On the TrueBU blog, Zimmerman strongly criticized the dean of Butler's Jordan College of Fine Arts, Peter Alexander, and Butler Provost Jamie Comstock.

In what the Federal Anti−Strategic Lawsuits Against Public Participation Project (Anti−SLAPP) called a "Textbook Cyber SLAPP," Butler filed a libel and defamation suit against Soodo Nym to try to uncover the author. The project defines SLAPP suits as "meritless lawsuits brought against a person for urging a government result or speaking out on an issue of public interest."

Zimmerman has since revealed himself as the author of the blog, and Butler University has dropped the lawsuit against Zimmerman but is pursuing disciplinary action against him, which is still ongoing.

Zimmerman's saga raises questions of how free speech can exist on college campuses, and he said he has been following the Tufts Board of Trustees' recent approval of its free speech policy.

As to whether he believes the issue of free speech is threatened on college campuses in general, Zimmerman said that he thinks the problem has probably spread nationwide.

"I hope it's specific to Butler, but I see what's happened at Tufts and I've seen it at a couple of other places, and I think universities and institutions of higher education need to be places in this country where free speech is absolutely held in the highest regard and is respected and understood as not only a law, but an absolute necessity," Zimmerman told the Daily.

Dean of Student Affairs Bruce Reitman said he believes the Butler case and the recent Tufts free speech policy are inherently different.

"The Butler case is what the student can say about the administration," he said. "The policy that the Board [of Trustees] just adopted is not about what students can say about any particular entity, administration, or faculty, or other student groups or any individual student. That's not what this addresses, so the Butler case is a very specific example in a larger conversation. So the debate at our board and the policy they just came out with is much, much broader, and I don't think you can so easily talk about the two at the same place."

Reitman believes the Butler case is more related to slander and libel laws than free speech issues in general, though he said that the trustee policy does include a statement regarding slander and defamation.

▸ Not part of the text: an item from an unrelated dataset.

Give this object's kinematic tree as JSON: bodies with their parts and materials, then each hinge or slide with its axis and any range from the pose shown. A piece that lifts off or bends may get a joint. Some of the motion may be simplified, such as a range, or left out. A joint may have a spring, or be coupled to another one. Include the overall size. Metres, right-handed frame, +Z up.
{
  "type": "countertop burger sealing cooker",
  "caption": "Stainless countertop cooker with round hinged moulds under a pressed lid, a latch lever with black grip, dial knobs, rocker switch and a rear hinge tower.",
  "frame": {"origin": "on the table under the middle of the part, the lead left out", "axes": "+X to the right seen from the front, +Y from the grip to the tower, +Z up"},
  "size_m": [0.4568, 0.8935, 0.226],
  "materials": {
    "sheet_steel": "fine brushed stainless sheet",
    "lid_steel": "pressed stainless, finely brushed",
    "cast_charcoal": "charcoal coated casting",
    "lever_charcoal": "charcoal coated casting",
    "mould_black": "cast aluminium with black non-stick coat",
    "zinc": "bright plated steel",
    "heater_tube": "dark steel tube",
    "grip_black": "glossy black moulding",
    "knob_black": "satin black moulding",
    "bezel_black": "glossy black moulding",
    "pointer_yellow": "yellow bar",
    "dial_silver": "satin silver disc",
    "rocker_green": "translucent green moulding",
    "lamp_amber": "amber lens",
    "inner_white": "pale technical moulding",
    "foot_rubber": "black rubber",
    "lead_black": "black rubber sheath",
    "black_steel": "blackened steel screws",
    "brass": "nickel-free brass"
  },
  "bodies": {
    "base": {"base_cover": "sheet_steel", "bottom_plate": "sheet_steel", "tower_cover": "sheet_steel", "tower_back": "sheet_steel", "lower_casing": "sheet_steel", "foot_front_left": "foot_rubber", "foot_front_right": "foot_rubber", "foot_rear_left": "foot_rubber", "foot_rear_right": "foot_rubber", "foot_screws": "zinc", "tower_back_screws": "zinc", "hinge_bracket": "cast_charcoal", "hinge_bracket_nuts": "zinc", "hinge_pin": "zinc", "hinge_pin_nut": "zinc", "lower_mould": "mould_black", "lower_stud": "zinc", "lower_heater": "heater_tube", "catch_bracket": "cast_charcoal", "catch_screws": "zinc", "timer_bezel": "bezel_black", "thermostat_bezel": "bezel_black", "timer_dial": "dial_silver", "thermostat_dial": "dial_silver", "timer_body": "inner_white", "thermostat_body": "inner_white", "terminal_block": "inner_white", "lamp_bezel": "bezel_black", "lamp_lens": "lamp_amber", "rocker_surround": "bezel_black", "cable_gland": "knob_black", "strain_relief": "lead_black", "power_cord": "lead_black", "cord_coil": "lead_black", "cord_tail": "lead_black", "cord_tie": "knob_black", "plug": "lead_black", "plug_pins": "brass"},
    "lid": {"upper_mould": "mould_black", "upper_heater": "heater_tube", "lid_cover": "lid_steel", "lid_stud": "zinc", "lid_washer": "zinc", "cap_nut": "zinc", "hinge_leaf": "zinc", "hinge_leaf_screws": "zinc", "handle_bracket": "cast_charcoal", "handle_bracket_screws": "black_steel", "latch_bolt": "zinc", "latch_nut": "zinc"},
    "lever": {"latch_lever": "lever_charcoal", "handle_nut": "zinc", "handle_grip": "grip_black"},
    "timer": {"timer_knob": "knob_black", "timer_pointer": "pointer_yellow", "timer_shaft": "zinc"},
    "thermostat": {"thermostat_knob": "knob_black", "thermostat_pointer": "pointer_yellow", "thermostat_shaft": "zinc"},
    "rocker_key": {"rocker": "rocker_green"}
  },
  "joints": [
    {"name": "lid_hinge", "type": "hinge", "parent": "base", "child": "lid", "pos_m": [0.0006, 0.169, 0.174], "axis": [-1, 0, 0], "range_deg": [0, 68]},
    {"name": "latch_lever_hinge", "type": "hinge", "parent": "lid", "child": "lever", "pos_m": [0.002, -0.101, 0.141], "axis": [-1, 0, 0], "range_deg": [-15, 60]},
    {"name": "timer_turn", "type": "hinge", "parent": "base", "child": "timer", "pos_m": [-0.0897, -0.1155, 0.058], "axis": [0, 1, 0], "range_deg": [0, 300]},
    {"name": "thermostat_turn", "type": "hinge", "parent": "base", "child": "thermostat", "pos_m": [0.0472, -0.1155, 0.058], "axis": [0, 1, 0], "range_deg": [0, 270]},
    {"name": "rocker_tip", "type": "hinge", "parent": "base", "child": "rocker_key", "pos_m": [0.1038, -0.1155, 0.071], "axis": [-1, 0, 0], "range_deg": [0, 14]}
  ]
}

The policy states, "The law, for example, provides that freedom of expression does not include the right to slander the reputation of another, to engage in specified forms of harassment, to threaten or obstruct a speaker who advances unwelcome ideas, or to incite another person to violence."

"You don't need a freedom of expression policy of any sort to address that question," Reitman said. "There are all sorts of laws about defamation, slander and libel.

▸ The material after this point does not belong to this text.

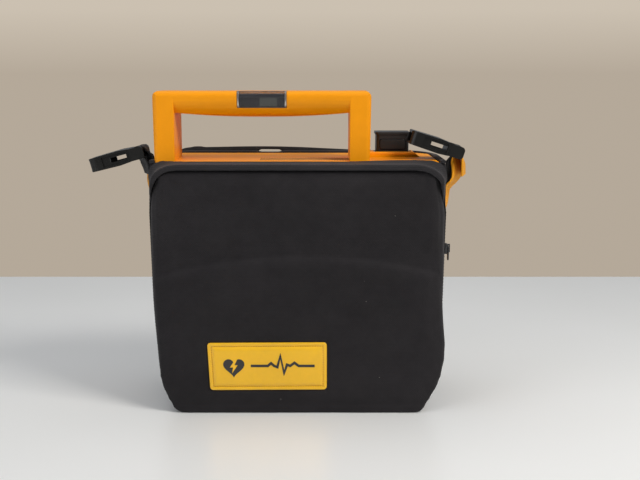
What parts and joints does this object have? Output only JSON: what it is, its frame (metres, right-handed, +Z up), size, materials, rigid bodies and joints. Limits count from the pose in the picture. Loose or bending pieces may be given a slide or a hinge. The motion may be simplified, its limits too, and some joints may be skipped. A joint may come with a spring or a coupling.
{
  "type": "defibrillator",
  "caption": "Portable defibrillator standing in a zipped soft carry case, with a moulded carrying handle, a hinged front cover, control keys, a removable battery and strap buckles.",
  "frame": {"origin": "centre of the soft case's base, on the surface it stands on", "axes": "+Z up, +X to the right of a person facing the front cover, +Y away from that person, so the front cover faces -Y"},
  "size_m": [0.3574, 0.1338, 0.302],
  "materials": {
    "case_plastic": "finely textured orange-yellow moulded plastic",
    "gasket_rubber": "matt black rubber",
    "screw_steel": "plain steel",
    "panel_plastic": "dark grey textured plastic",
    "display_glass": "clear window with a dark border",
    "lcd_module": "grey-green liquid crystal display",
    "keypad_silicone": "grey silicone",
    "key_green": "green moulded key",
    "key_amber": "amber moulded key",
    "key_orange": "orange-red moulded key",
    "key_grey": "light grey key",
    "dark_plastic": "black moulded plastic",
    "latch_plastic": "black moulded plastic",
    "contact_gold": "gold-plated contacts",
    "board_green": "green solder mask",
    "ribbon": "grey flat cable",
    "component_black": "black component bodies",
    "capacitor_sleeve": "dark blue sleeve",
    "bracket_plastic": "white nylon",
    "copper_winding": "enamelled copper wire",
    "transformer_core": "ferrite core with tape",
    "heatsink_aluminium": "extruded aluminium",
    "battery_plastic": "orange-yellow plastic",
    "cell_sleeve": "shrink sleeve",
    "case_fabric": "charcoal woven nylon over foam",
    "edge_binding": "black fabric binding with stitching",
    "badge_vinyl": "glossy yellow vinyl with a raised stitched border",
    "pocket_net": "black open net",
    "pouch_foil": "sealed foil pouch",
    "zipper_tape": "black zip tape with coil teeth",
    "zipper_metal": "black painted zinc",
    "yellow_webbing": "golden yellow nylon webbing",
    "black_webbing": "black nylon webbing",
    "buckle_plastic": "black acetal"
  },
  "bodies": {
    "case": {"front_case": "case_plastic", "rear_case": "case_plastic", "case_gasket": "gasket_rubber", "case_screws": "screw_steel", "rubber_feet": "gasket_rubber", "control_panel": "panel_plastic", "display_window": "display_glass", "display_module": "lcd_module", "keypad_membrane": "keypad_silicone", "speaker": "dark_plastic", "electrode_socket": "dark_plastic", "socket_contacts": "contact_gold", "ui_board": "board_green", "ribbon_cable": "ribbon", "main_board": "board_green", "board_components": "component_black", "high_voltage_board": "board_green", "board_spacers": "contact_gold", "board_screws": "screw_steel", "energy_capacitor": "capacitor_sleeve", "capacitor_bracket": "bracket_plastic", "waveform_inductor": "copper_winding", "charging_transformer": "transformer_core", "transfer_relay": "component_black", "power_heatsink": "heatsink_aluminium", "battery_contacts": "contact_gold", "readiness_window": "display_glass", "readiness_display": "lcd_module", "readiness_flex": "ribbon", "soft_case_body": "case_fabric", "front_top_band": "edge_binding", "cover_hinge_strip": "case_fabric", "zipper_tape_case": "zipper_tape", "side_strap_left": "yellow_webbing", "side_strap_right": "yellow_webbing", "corner_tab_left": "black_webbing", "corner_tab_right": "black_webbing", "back_strap": "black_webbing"},
    "front_cover_flap": {"front_cover": "case_fabric", "cover_badge": "badge_vinyl", "cover_pocket": "pocket_net", "electrode_pouch": "pouch_foil", "zipper_tape_cover": "zipper_tape"},
    "on_off_key": {"on_off_button": "key_green"},
    "analyse_key": {"analyse_button": "key_amber"},
    "shock_key": {"shock_button": "key_orange"},
    "up_key": {"up_button": "key_grey"},
    "down_key": {"down_button": "key_grey"},
    "battery": {"battery_housing": "battery_plastic", "battery_cells": "cell_sleeve", "battery_cap": "dark_plastic"},
    "battery_release": {"battery_latch": "latch_plastic"},
    "slider": {"zipper_slider": "zipper_metal"},
    "pull_tab": {"zipper_pull": "zipper_metal"},
    "left_buckle": {"buckle_left": "buckle_plastic"},
    "right_buckle": {"buckle_right": "buckle_plastic"}
  },
  "joints": [
    {"name": "cover_hinge", "type": "hinge", "parent": "case", "child": "front_cover_flap", "pos_m": [0, -0.0615, 0.006], "axis": [1, 0, 0], "range_deg": [0, 90]},
    {"name": "on_off_press", "type": "slide", "parent": "case", "child": "on_off_key", "axis": [0, 1, 0], "range_m": [0, 0.0015], "stiffness_N_per_m": 1500, "springref_m": -0.0008},
    {"name": "analyse_press", "type": "slide", "parent": "case", "child": "analyse_key", "axis": [0, 1, 0], "range_m": [0, 0.0015], "stiffness_N_per_m": 1500, "springref_m": -0.0008},
    {"name": "shock_press", "type": "slide", "parent": "case", "child": "shock_key", "axis": [0, 1, 0], "range_m": [0, 0.0015], "stiffness_N_per_m": 1500, "springref_m": -0.0008},
    {"name": "up_press", "type": "slide", "parent": "case", "child": "up_key", "axis": [0, 1, 0], "range_m": [0, 0.0015], "stiffness_N_per_m": 1000, "springref_m": -0.0008},
    {"name": "down_press", "type": "slide", "parent": "case", "child": "down_key", "axis": [0, 1, 0], "range_m": [0, 0.0015], "stiffness_N_per_m": 1000, "springref_m": -0.0008},
    {"name": "battery_slide", "type": "slide", "parent": "case", "child": "battery", "axis": [0, 0, 1], "range_m": [0, 0.118]},
    {"name": "release_press", "type": "slide", "parent": "battery", "child": "battery_release", "axis": [0, 1, 0], "range_m": [0, 0.0025], "stiffness_N_per_m": 1200, "springref_m": -0.001},
    {"name": "zip_slide", "type": "slide", "parent": "case", "child": "slider", "axis": [0.0214, 0, 0.9998], "range_m": [-0.095, 0.05]},
    {"name": "pull_swing", "type": "hinge", "parent": "slider", "child": "pull_tab", "pos_m": [0.14188, -0.045, 0.1569], "axis": [0, -1, 0], "range_deg": [0, 150]},
    {"name": "left_buckle_swing", "type": "hinge", "parent": "case", "child": "left_buckle", "pos_m": [-0.1493, -0.016, 0.2443], "axis": [0, 1, 0], "range_deg": [0, 110]},
    {"name": "right_buckle_swing", "type": "hinge", "parent": "case", "child": "right_buckle", "pos_m": [0.1526, -0.016, 0.2442], "axis": [0, 1, 0], "range_deg": [0, 150]}
  ]
}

"The Butler case is an example of it, at least, according to the Butler administration," he added.

Reitman also pointed out that for disciplinary action to be brought against a member of the community at Tufts in the case of slander or defamation, another member of the community who feels that he or she has been harmed must raise a complaint. Zimmerman was not aware of a requirement at Butler that an individual must raise a complaint with the university in order for it to pursue disciplinary action.

"I know our judicial process is different from many schools'," Zimmerman said.

"The president of Butler, [Bobby Fong], has released three memos to the full faculty discussing what I allegedly did and proclaiming me guilty, so what Butler is doing is having verdict come before the trial," Zimmerman said. "I'd prefer to have the trial before the verdict; unfortunately I'm guilty and have a show to go through."

Tufts Judicial Advocates, a student organization that aids students with the on−campus judicial process, has not seen any recent cases where alleged censorship is being practiced.

"We haven't had any cases of it, and it's not been brought to our attention," senior Eddie Mishan, a member of Tufts Judicial Advocates, said.

One Tufts organization that is no stranger to controversy regarding free speech is Tufts' journal of conservative thought, The Primary Source. Junior C.J. Saraceno, The Primary Source's assistant Web editor, believes The Primary Source and Tufts students in general do not have much to fear regarding censorship by the university.

"I would say that I believe Tufts is a good institution," Saraceno said. "I think all our criticisms from the Primary Source are warranted, and it's having a diversity of campus media that lets students hear perspectives from all sides.

"I feel like a lot of kids on the Source think the Daily is kind of like a PR novelty most of the time for the university in pushing policy," he added. "I feel that because [The Primary Source] is an asset to the university and to the university's diversity, I don't expect Tufts to react to offensive speech with censorship … It did charge [The Primary Source] with harassment, but it didn't allow Tufts to be censored by student organizations. It believes in freedom of speech. [Tufts President] Larry Bacow said it himself."